In this project, you get the fun of defining and creating Serializable, Serializer, SerializerHelper functions, and the Buffer class that allow one to write the base C++ types, arrays, and objects to a stream. Therefore you must:

Implement the Serializable abstract class.
Implement the Serializer class.
Implement the functions in the SerializerHelper namespace to support Serializer.
Implement the Buffer class.
Test your code to make sure it works! To do this, you need to be able to write your Buffer to a file and read it back to see if you get the correct results back. You'll want to serialize the base types to make sure they work correctly. In addition, you should wrap these in a class and write the object to the buffer.

Grading

Your project will be scored on the correctness of your implementation. I will have a class that will extend your serializable object and call write with the members of my class. I'll read it back and your grade will be graded on how well this works. I will test this on machines with different endian-ness, so, for example, I may create the file on an Intel machine, and read it back on a PowerPC machine. Your objects should serialize and deserialize correctly.

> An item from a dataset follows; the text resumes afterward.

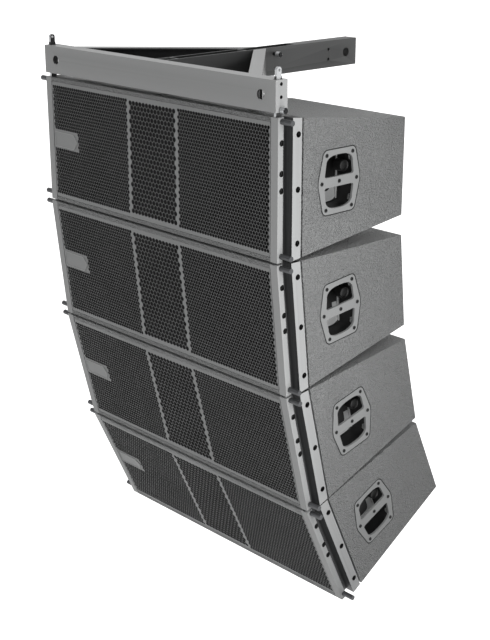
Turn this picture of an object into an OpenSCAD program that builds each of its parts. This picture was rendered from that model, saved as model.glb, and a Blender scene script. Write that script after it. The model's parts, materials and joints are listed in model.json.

Extra Credit for Undergraduates, Regular Credit for Graduates

Undergraduates can do any of the following for extra credit. Graduates must pick one of these for full credit for their project.

Extend the classes to allow you to handle class heirarchies. As it stands, when you're reading from the stream, you can't tell what class is being read, so you don't know from the data stream which class to construct. By default, I'm assuming you know what to expect over the stream, but let's say that the networking code just deals with the base class and calls writeTo on a networked serializer (technically, a networked buffer). Your networking code will need to figure out what class to construct.
Add the serialization of the STL containers. To do this effectively, you should use iterators. You'll need separate write and read functions for the STL containers, along with SeralizerHelper functions.

References

Jason Beardsley, "Template-Based Object Serialization," Game Programming Gems 3, pp 534--545.